Testosterone cream and other products containing anabolic steroids may induce premature sexual development in children, researchers said. That could lead to long-term problems such as rapid bone growth, followed by no growth at all -- causing a child to be unusually short as an adult.
Researchers at the University of North Carolina at Chapel Hill based their findings on the boy's case. In addition to a "significantly enlarged penis," researchers said exposure to the testosterone cream, which is available by prescription, also caused him to develop pubic hair and mild facial acne.
Eventually, they determined the boy was exposed to testosterone during regular daily contact -- such as piggy back rides -- with his father, who had been applying the cream to his own arms and back as part of a body-building regimen.
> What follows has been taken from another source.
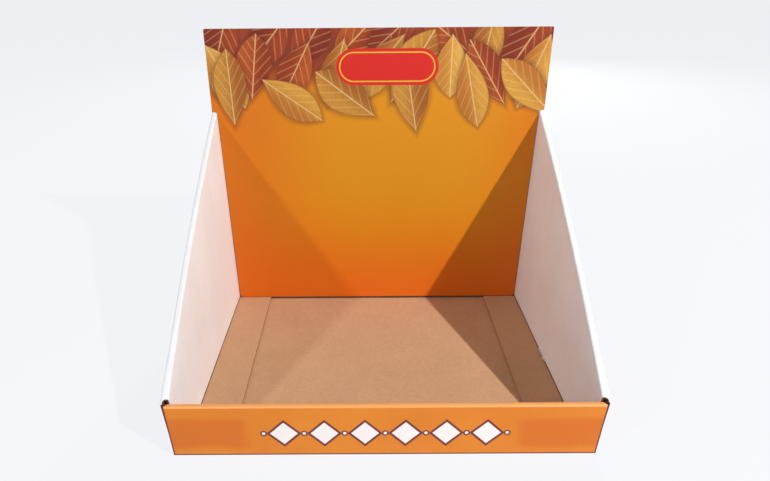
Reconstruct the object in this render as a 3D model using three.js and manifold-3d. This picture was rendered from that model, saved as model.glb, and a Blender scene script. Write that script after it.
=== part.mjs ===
// Counter display tray folded from one sheet of thin corrugated board, with a separate header card.
// Millimetres, +Z up. The front faces -Y, and the origin is on the ground in the middle of the tray.
import * as THREE from "three";
import { mergeVertices } from "three/addons/utils/BufferGeometryUtils.js";
import Module from "manifold-3d";

// Board
const boardThickness = 1.8;
const layerGap = 0.3; // left between two layers that lie on each other
const foldRadius = 2; // outside of a scored fold

// Tray
const trayWidth = 400; // across the floor and the back wall
const trayDepth = 292;
const lipHeight = 58; // top of the front wall
const wallRearHeight = 262.2; // top of a side wall where it meets the back wall
const backWallHeight = 257;
const sideWallThickness = 6; // width of the strip that a side wall folds over
const sideFlare = 3.6; // how far each side wall leans out at the lip
const innerLean = 4.5; // how far the foot of an inner side panel stands in
const innerFootGap = 1; // the inner side panels stop this far above the bottom flanges
const cornerSpread = 1.6; // how much further an outer panel leans out beside the lip
const cornerSpreadLength = 70;
const flangeWidth = 53.5; // bottom flanges, glued down on the floor
const frontEndInset = 1.2; // the front wall stops this far short of the outside at each end
const lipEndCut = 4.4; // the lip narrows by this much at each end, from its front to its rear
const tabLength = 46; // corner tabs, tucked inside the front wall
const tabCorner = 9; // cut off the free end of a corner tab
const stripTipSetback = 3.8; // from the front face to the tip of a side wall's top strip
const stripCutWidth = 4.5; // the tip is cut back across this much of the strip

// A chip missing from the foot of the right inner panel
const chipHeight = 1.8;
const chipLength = 23;
const chipMiddle = 3; // behind the middle of the tray
const chipSlope = 2; // how far the chip's two ends slope inwards
const chipToothHeight = 1.1; // of the notch between the chip's two deeper bites

// Header card
const cardWidth = 399.4;
const cardHeight = 356; // its top edge above the ground
const cardClearance = 0.4; // to the side walls, just below the shoulders and under them
const cardFootClearance = 1; // to the side walls on each side at the foot
const cardTopRadius = 1.5;
const cardFootRadius = 4;

// Number of straight stretches along a side wall, which has a slight twist, and in one fold's curve
const wallSteps = 16;
const foldSegments = 4;

const quarterTurn = Math.PI / 2;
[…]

The boy also may have come into contact with the cream while playing on his father's gym equipment and mats, researchers say.
Four months after the father stopped using the cream, the boy's pubic hair and acne diminished dramatically, researchers said. His penis remained the same.
Researchers say they likely caught the problem in time to save the boy from long-term problems. But they add that parents -- of both boys and girls -- should take note.
"This stuff is all around. You have to be careful," said Dr. Augustin D'Ercole, one of the study's authors and chief of pediatric endocrinology at the University of North Carolina at Chapel Hill.